2. Jagermeister Tarot Cards
Jägermeister is celebrating Halloween with augmented reality tarot cards. AListDaily reports that special branded snapcodes can be found in select stores and bars and be scanned to activate a Snapchat experience that reveals drinkers’ fortunes and a beverage recommendation. For instance, advice like “Trust in your instinct and follow your gut” could be paired with an “ice kühl shot.” Jägermeister’s Practical Magic marketing push should bolster their self-reported 34% rise in seasonal sales.
Booking.com is inviting people to stay overnight in a haunted hotel to promote their new offering, Booking Experiences. For the nights of October 29, 30, and 31, fearless souls can book a stay at the San Francisco Dungeon in their “Ghosts of Alcatraz” suite, decked out to look like an old-school Alcatraz prison cell. Not only will guests get a swag bag, a welcome cocktail, and themed pajamas, but they’ll be told a ghostly bedtime story, join a “witching-hour séance,” and get VIP entry to the spooky on-site show.

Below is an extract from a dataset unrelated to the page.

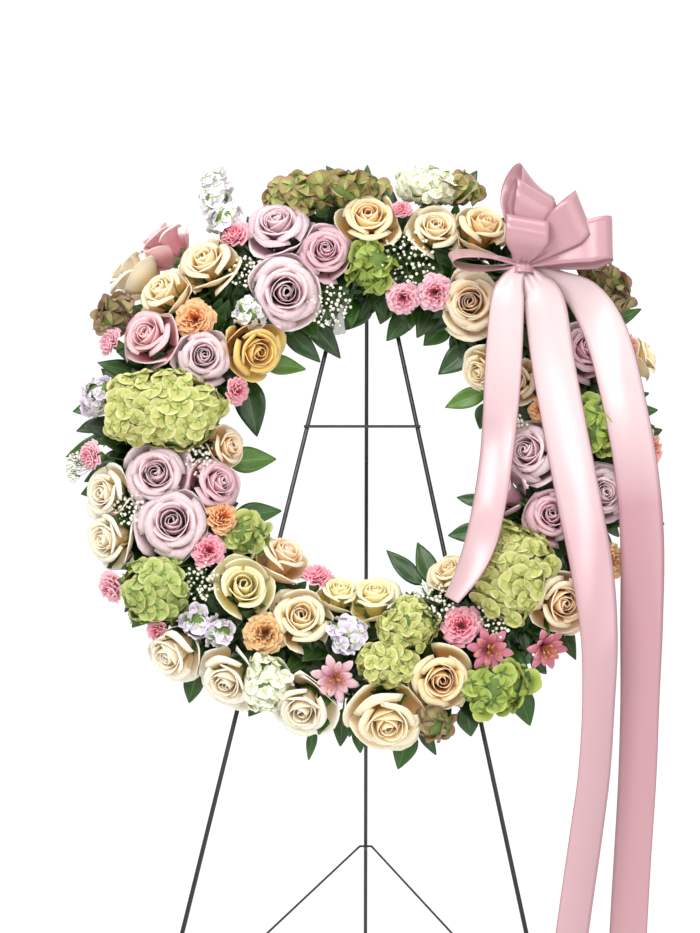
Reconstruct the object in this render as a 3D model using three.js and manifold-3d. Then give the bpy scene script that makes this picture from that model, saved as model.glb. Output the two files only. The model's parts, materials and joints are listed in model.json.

King’s Hawaiian—yes, the dinner roll brand—has created a feature film for Halloween. Ad Age reports that The Legend of Hallowaiian tells the story of three friends that find a “pineapple-headed monster” in a cave on Halloween. The 82-minute animated film is aimed at a younger audience and features celebrity voices like Mark Hamill. Branding for the actual bread is light in the film (a tactic that also worked in last year’s spooky shorts from Mars), appearing only when someone passes out carbs instead of candy and when a character smells them in their trick-or-treat bag. The movie is available for purchase on DirecTV and in select theaters.